Bad Bunny performs during halftime of Super Bowl LX between the New England Patriots and the Seattle Seahawks at Levi’s Stadium on February 08, 2026 in Santa Clara, California.
Kathryn Riley/Getty Images
“I’m just interested by humanity and stories — and all the colors of what it means to be human,” she says, flicking her long braid from one shoulder to the other. “I still approach my choreography as visual art, and I think that’s what also puts me in a different breed. Honestly, I have felt like the underdog of the dance world. All the attention my work has received in the past five years is a surprise for me, but it also tells me that people want to feel — people really want to understand humanity better.”
Born into a highly artistic family in San Juan, and painting and drawing since pre-school, del Valle first twigged to power of movement at age 11, when her parents took her to see French mime artist Marcel Marceau. “I was so impressed by how much he could say without words, and how moved I was by his performance,” she recalls. “I was like, is this dance or theater?”
A few years later, she spent several months living with an actress aunt while her father sought medical attention abroad for a chronic illness. During this trying time, she was obliged to briefly attend classes at a theater school, where her aunt taught and where it was suggested that she would be excellent at ballet, given her athleticism. Being a tomboy accustomed to climbing trees and underwater harpooning with Papa, del Valle initially balked, but then gave it a whirl.
“Honestly, it felt like it was part of me,” she says. “There was no turning back after that… It’s really a way of communicating, and I also have a quite personal and visceral relationship with dance.
“Until this day, I still find I can access places of myself through dance that I cannot do with any other form… I just go all the way with dance, always.”
Del Valle studied ballet in Puerto Rico and earned a bachelor of fine arts degree from Concordia University in Montreal, where she discovered snow, fashion and many electronic musicians and composers, who soundtrack her performances with blistering beats and stirring sounds. Before launching her Berlin-based KDV Performance Group in 2018, she performed with dance companies in Puerto Rico, Alvin Ailey American Dance Theatre in New York City, and Sasha Waltz in Berlin.

A scene from Kiani del Valle’s “Cortex.”
Courtesy of Y-3
Del Valle’s father, a sales rep and “frustrated musician” who ultimately became his daughter’s manager and mentor, survived 32 years when the doctors initially gave him only two upon diagnosis. He finally succumbed in 2020, and del Valle still draws on that vast pool of grief.
“There’s an intersection between dance and my process of healing and understanding the world. It’s incredibly connected,” she says. “My father told me, ‘Only art can save us,’ and that has stayed with me forever.”
Many of del Valle’s commissioned works have been one-off performances, and she’s aiming for a residency at a European theater for her KDV ensemble. Her ambitions also include making a feature film in which “the language is dance, with my direction and choreography.”

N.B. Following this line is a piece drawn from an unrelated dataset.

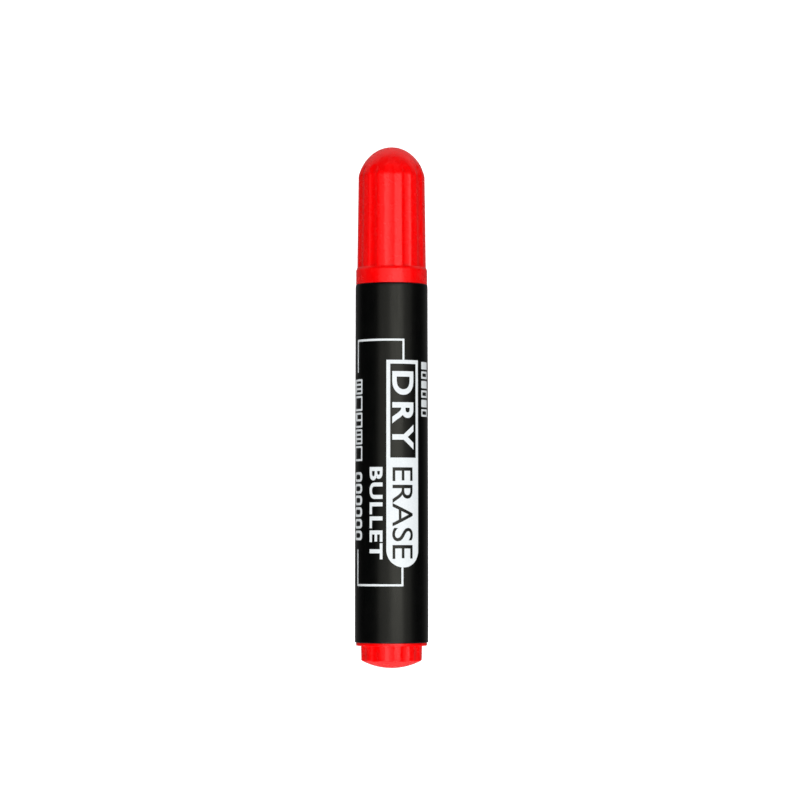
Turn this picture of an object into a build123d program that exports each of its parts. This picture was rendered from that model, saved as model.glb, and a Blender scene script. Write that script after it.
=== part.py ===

She certainly has the writing chops for it. The first step in del Valle’s creative process is writing short essays or stories, sometimes scripted like screenplays. “Having a text already conceptualized really helps me on the movement creation process,” she explains. “And then once I’m in the creation process, I go to the paper. I do drawings of my choreography and diagrams and maps of the space.”
Some of these drawings, along with paintings and sculptures by del Valle, are currently on display at the Embajada Gallery in San Juan, her first exhibition.
Del Valle recently attended a choreographers conference in Europe and was surprised to learn that many of them had quit dancing. In turn, some of her fellow attendees were surprised to hear that she was still twitching and twirling at age 41. She considers solo work integral to nourish her ensemble pieces, and for her commissions, whether it’s for a theater, fashion brand or musical artist.
“Keeping myself fresh and in my body allows me to get a bit more wild and experimental with my ideas and also feel them in my body,” she says. “I can’t imagine myself not dancing. I imagine myself adapting to my body and my possibilities. But I think I will dance until I die.”